Kiss Me, Stupid (1964) is too stupid to contemplate. It did nothing for anyone's career. Peter Sellers originally had the second male lead but Wilder fired him.
The Fortune Cookie (1966) teamed Wilder and Lemmon with Walter Matthau for the first time. The trio would work together three times and Lemmon and Matthau would appear in eight additional films together and Lemmon would direct Matthau in still another. I found Matthau to be an acquired taste and unfortunately I never acquired it. The actors' pairing in The Front Page (1974) and Buddy, Buddy (1981), which was Wilder's final film, were busts.
The Private Life of Sherlock Holmes (1970), Avanti (1972), with Lemmon, and Fedora (1978), Wilder's last film with Holden, went nowhere. It's hard to say where the magic went or why but it did. I pay little mind to it, as well, because I always prefer to look at the glass as half full and this man's output, both as a director and a writer, is quite astonishing.

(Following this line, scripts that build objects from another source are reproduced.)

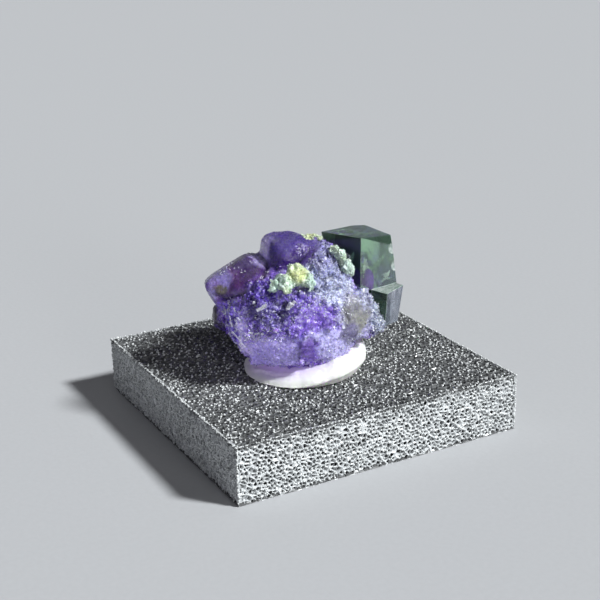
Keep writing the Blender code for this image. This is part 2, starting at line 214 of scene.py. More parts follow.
# Dark seams between the lobes of the purple mass: their points, half width and depth
LEFT_SEAM = (
    *((-8.6, -4.2, 13.9), (-7.4, -4.2, 13.6), (-6.5, -5.4, 14.2), (-5.1, -6.2, 15)),
    *((-4.4, -6, 15.5), (-3.8, -5.4, 16.1), (-3.4, -4, 16.5)),
)
SEAMS = (
    (LEFT_SEAM, 0.26, 0.3),
    (((-4.2, -0.6, 16.8), (-3.9, -1.8, 16.8), (-3.5, -2.8, 16.7), (-3.3, -4.1, 16.5)), 0.22, 0.28),
    (((-0.4, -4.5, 17.1), (0.2, -4.2, 17.5), (0.7, -3.4, 18)), 0.18, 0.12),
    (((3.9, -5.6, 13.6), (3.8, -6, 13), (4, -5.9, 12.3), (4.3, -5.7, 11.6)), 0.13, 0.12),
    (((-0.4, -8, 10.2), (-0.6, -7.8, 9.3), (-0.55, -7.4, 8.4)), 0.12, 0.12),
    (((-0.2, -8.1, 10.7), (0.4, -8, 10.8), (1, -7.8, 10.3)), 0.12, 0.12),
    (((-0.5, -6.6, 15.1), (0.1, -6.2, 15.2)), 0.35, 0.25),
    (((-4.8, -7, 13.2), (-3.4, -7.6, 12.9), (-2.4, -7.9, 12.4)), 0.35, 0.08),
)

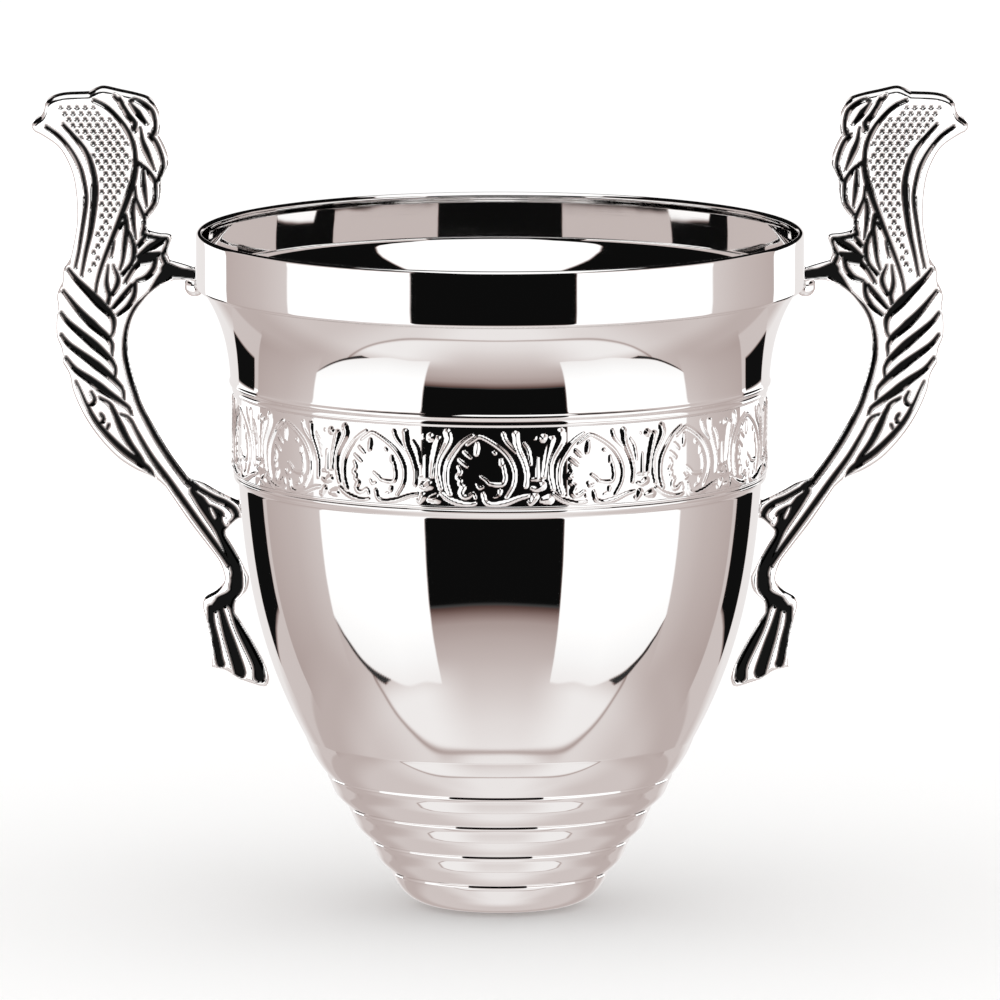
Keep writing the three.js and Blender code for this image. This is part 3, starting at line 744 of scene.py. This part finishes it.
def groove_distance(out, up):
    """Distance from grid points to the nearest groove or dot, negative inside one."""
    groove = np.full(out.shape, FAR)
    for points, widths in GROOVES:
        np.minimum(groove, line_distance(out, up, points, widths), out=groove)
    for points, widths in ISLANDS:
        np.maximum(groove, -line_distance(out, up, points, widths), out=groove)
    return np.minimum(groove, dot_distance(out, up, groove))


def handle_field(out, up, deep, inside, groove):
    """The solid handle as a field, negative inside: a thick outline, its boss, cut off at the bowl."""
    half = HANDLE_THICKNESS / 2
    thick = half - GROOVE_DEPTH * (1 - smoothstep(-0.2, SHOULDER, groove))
    face = np.abs(deep) - thick[..., None] + EDGE_ROUND
    side = -inside[..., None] + EDGE_ROUND
    field = (np.minimum(np.maximum(face, side), 0)
             + np.hypot(np.maximum(face, 0), np.maximum(side, 0)) - EDGE_ROUND)
    ball = np.sqrt((out[..., None] - BALL_CENTRE[0]) ** 2 + (up[..., None] - BALL_CENTRE[1]) ** 2
                   + deep ** 2) - BALL_RADIUS
    field = np.minimum(field, ball)
    from_axis = np.hypot(out[..., None], deep)
    return np.maximum(field, bowl_radius(up)[..., None] + SEAT_GAP - from_axis)


def settled(field, place, cell):
    """Moves the mesh's points the last small way onto the field's zero level."""
    for _ in range(2):
        value = sample(field, place)
        slope = field_slope(field, place, cell)
        size = np.maximum((slope ** 2).sum(1), 0.2)
        place = place - np.clip(value[:, None] * slope / size[:, None], -0.2, 0.2) / cell
    return place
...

In addition to winning directing and writing Oscars for The Lost Weekend and The Apartment, Wilder was also nominated for directing for Double Indemnity, Sunset Blvd., Stalag 17, Sabrina, Witness for the Prosecution and Some Like It Hot. He would win an Oscar for writing Sunset Blvd. and was nominated for writing Ninotchka, Hold Back the Dawn, Ball of Fire, Double Indemnity, A Foreign Affair, Some Like It Hot and The Fortune Cookie.
Of course, he was honored with many awards in his lifetime but two of the most prestigious would certainly be the American Film's Institute's Life Achievement in 1986. Two years later he was gifted with Oscar's Irving Thalberg award, honoring his body of work. Both were richly deserved.

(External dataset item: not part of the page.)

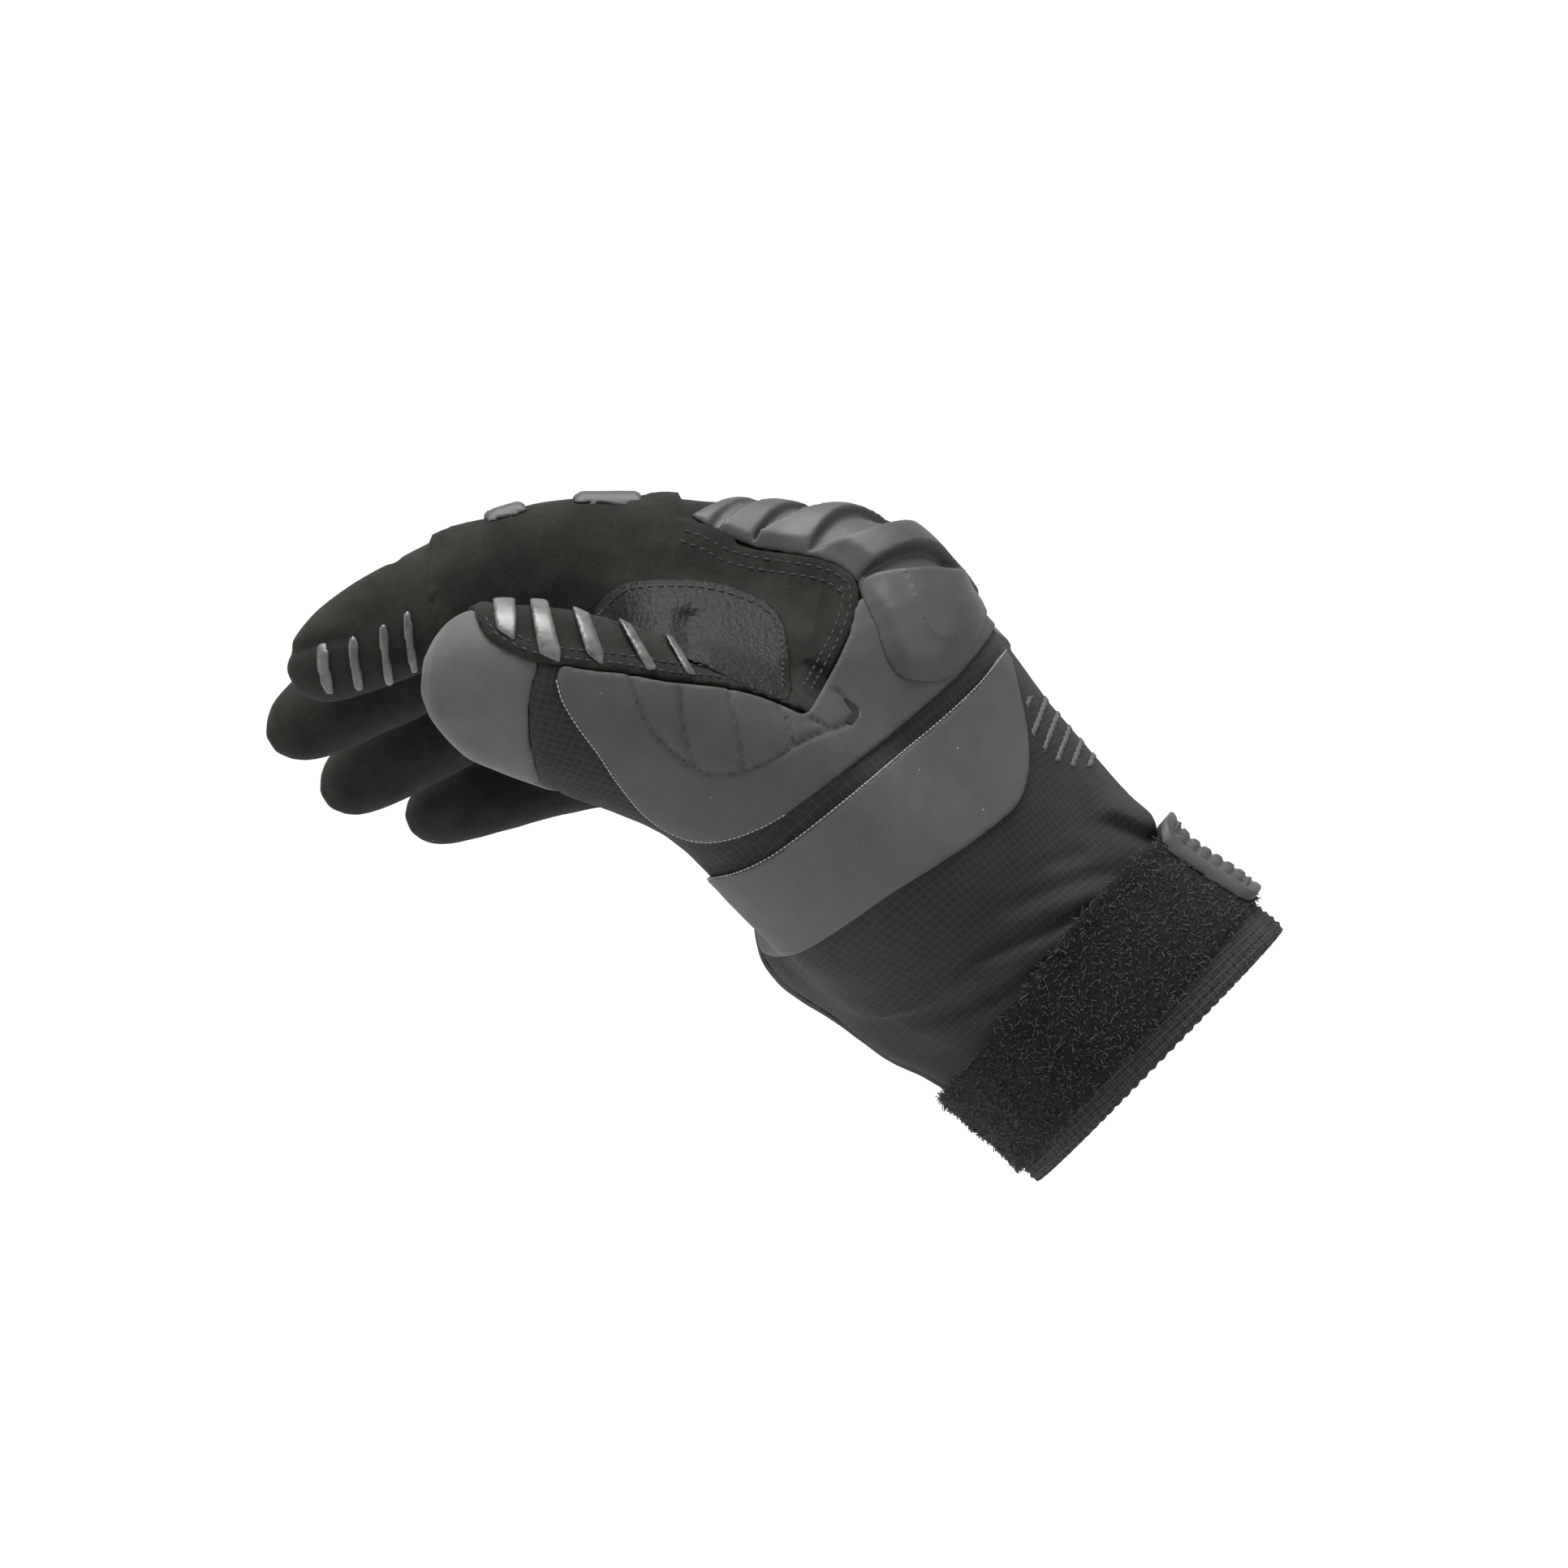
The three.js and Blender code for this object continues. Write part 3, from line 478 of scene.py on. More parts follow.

In 1945 he met his second wife, Audrey Young, a former singer with the Tommy Dorsey orchestra, on the set of The Long Weekend. They married in 1949 and were still married at the time of Wilder's death in 2002 in Los Angeles from pneumonia. He was 95 years old.
Two of my favorite Wilder quotes (and there are many) are a director needs to be a policeman, a midwife and psychoanalyst and a bastard. He also said, with a great brush of understatement I just made pictures I would've liked to see. We're awfully glad he did.